Grabar-Kitarović’s HDZ forms the government in Zagreb, which under Prime Minister Andrej Plenković stands for a ruthless right-wing course. Brutal “push-backs,” i.e., illegal deportations, across the border to Bosnia-Herzegovina, are unofficially ordered by the government. At home, the government is constantly harassing refugees and foreigners. In recent months, tensions with Serbia have again increased.
In order to meet the demands of the EU and IMF, the HDZ is implementing anti-social reforms. This year, a pension “reform” was passed, labour laws tightened, and further social cuts implemented. At the same time, the government is massively increasing military spending. Currently, 6.7 billion kuna (€900 million) are being spent on the military; the budget is to be increased by 40 percent by 2024. Other NATO demands include the modernisation of equipment.
Most recently, the government, in cooperation with the courts, attacked workers’ basic democratic rights. For example, a strike by road workers was banned. Last year, a strike at Croatia Airlines was banned on the grounds that it would damage the company.
Grabar-Kitarović is now vying for the votes of Škoro and the extreme right in the run-off vote. The folk musician and businessman Škoro was himself a member of parliament for the HDZ for a long time. Like other former HDZ politicians, he came into conflict with the party leadership over the move to join the EU. Meanwhile, he is active in fascist circles that supported his candidacy. Among other things, Škoro has called for soldiers to be stationed at the border to keep immigrants out and to further intensify the already inhumane border policy. He also spoke out in favour of pardoning convicted war criminals.

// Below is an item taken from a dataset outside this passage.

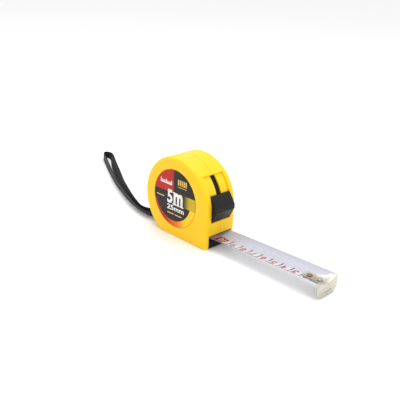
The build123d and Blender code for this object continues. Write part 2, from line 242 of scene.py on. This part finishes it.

The acting president deliberately held her final rally in the city of Vukovar, in the east of the country. She is being glorified by Croatian nationalists as a symbol of Serbian atrocities for the siege by Serbian soldiers during fighting in the Yugoslav wars in the 1990s. This alone was a clear signal to the extreme right around Škoro.
The HDZ itself is the product of aggressive Croatian nationalism. The party was founded in 1989 under Franjo Tudjmann, who only a few years later took the country into a bloody civil war and, as president and army supreme commander, was personally responsible for the expulsion of 400,000 Serbs from Croatia. Although the HDZ adopted an EU-friendly course, to serve the interests of the narrow upper class, the nationalist forces always set the tone.

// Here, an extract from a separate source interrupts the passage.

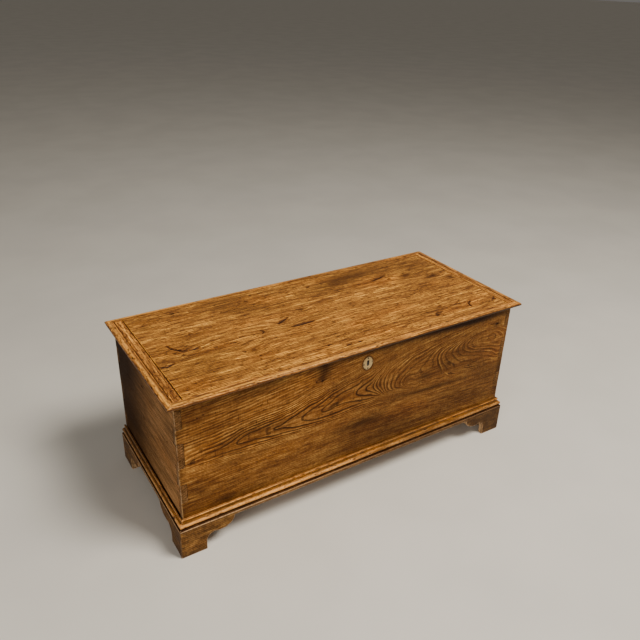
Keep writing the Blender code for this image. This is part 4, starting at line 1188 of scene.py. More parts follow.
def ring_gap(numbers: Callable[[np.ndarray], np.ndarray], across: np.ndarray) -> np.ndarray:
    """Return the distance from ring to ring at points of a face.

    Args:
        numbers: gives the ring number at points of the face.
        across: the points, in metres.

    Returns:
        Distances in metres, none over a tenth.
    """
    here = numbers(across)
    slopes = [numbers(across + way) - here for way in MILLIMETRE * np.eye(2)]
    return np.minimum(MILLIMETRE / np.maximum(np.hypot(*slopes), 0.01), 0.1)


@dataclass(frozen=True)
class RingLines:
    """Growth rings drawn on a face as a few lines, with the rings between them filled in smoothly."""

    lines: dict[float, tuple[Point, ...]]
    spacing: float = 28.0
    unit: float = 100.0
    softness: float = 0.02
    batch: int = 8000

    def seeds(self) -> tuple[np.ndarray, np.ndarray]:
        """Return points along the lines, and the ring number at each.

        Returns:
            The points, one a row, and their ring numbers.
        """
        points, numbers = [], []
        for number, line in self.lines.items():
            for start, end in zip(line, line[1:]):
                cuts = max(1, int(math.dist(start, end) // self.spacing))
                for step in range(cuts):
                    points.append(np.add(start, np.subtract(end, start) * step / cuts))
            points.append(np.array(line[-1], float))
            numbers += [number] * (len(points) - len(numbers))
        return np.array(points) / self.unit, np.array(numbers, float)

    def pull(self, points: np.ndarray, others: np.ndarray) -> np.ndarray:
        """Return how strongly each of some points feels each of the others, as a bent plate does."""
        away = np.linalg.norm(points[:, None] - others[None], axis=-1)
        return away**2 * np.log(np.maximum(away, MERGE_DISTANCE))

    def numbers(self, across: np.ndarray) -> np.ndarray:
        """Return the ring number at points of the face, given in metres.

        Args:
            across: the points' places on the face, one a row.

        Returns:
            One number for each point.
        """
        points, numbers = self.seeds()
        count = len(points)
        flat = np.hstack([np.ones((count, 1)), points])
        plate = self.pull(points, points) + self.softness * np.eye(count)
        system = np.block([[plate, flat], [flat.T, np.zeros((3, 3))]])
        weights = np.linalg.solve(system, np.concatenate([numbers, np.zeros(3)]))
        places = across / MILLIMETRE / self.unit
        found = [self.pull(part, points) @ weights[:-3] + weights[-3] + part @ weights[-2:]
                 for part in np.array_split(places, max(len(places) // self.batch, 1))]
        return np.concatenate(found)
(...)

The fact that Milanović received the most votes has nothing to do with broad popular support. From 2011 to 2016, the former diplomat headed a social democratic government, which took the country into the EU in 2013. Before that, the social democrats and HDZ had pushed through brutal cuts and privatisation measures fuelling unemployment and social misery.
During this period, the government undertook harsh actions against refugees on the Balkan route. Milanović had the border sealed off and deported refugees to Hungary, knowing full well that the right-wing Orban government had set up concentration camps in the border area. After the election defeat in 2016, Milanović campaigned for the nationalist Kosovar president Edi Rama, among others.
During the election campaign, Milanović promised “normality,” trying to present himself as a moderate candidate who stood against nationalism. Croatia must finally put behind it the war against Serbia, which brought death and devastation to the country from 1991 to 1995, but also independence, he said.
In fact, Milanović stands for the same reactionary nationalist politics as the HDZ. In 2015, he described Serbs as “barbarians” and declared Croatia was “older and wiser.” Before the last parliamentary elections, he held a big military parade in Zagreb to mark the anniversary of the reconquest of Serbian Krajina.
No matter which candidate wins the run-off election in early January, they will speak for the reactionary social and political interests of a ruling elite which, as in other countries, is reacting to the growth of class struggle with a sharp turn to the right.
For a long time, the population has expressed growing rejection of all the establishment parties responsible for the social and political catastrophe. Up to the beginning of December, teachers had been on strike for 36 days and 20,000 people demonstrated in Zagreb. Almost all schools remained closed, and many students joined the protests. It was the biggest strike since the country’s independence almost 30 years ago. Teachers used it to protest against low wages and unsustainable working conditions.
Only after extensive government efforts, with the help of the trade unions, could the strike be stifled. The agreement reached provides for a wage increase of about 6 percent over two years. This will only further consolidate low wages and will not change the bad working conditions and abysmal provision of equipment in schools.
The trade unions, working closely with various party cliques, presented this betrayal as a victory. “We have made a good compromise, which enabled us to achieve what we wanted from the beginning,” said Branimir Mihalinec, head of the teachers’ union NSZSSH.
Premier Plenković was also satisfied with the result. Under no circumstances should the strike continue or be extended, he said, as protests and work stoppages are becoming increasingly frequent in other companies and sectors. Since October, for example, there have also been strikes at the industrial company Djuro Djakovic. The manufacturer of locomotives, freight cars, tanks and other military and construction vehicles has been in financial difficulties for some time.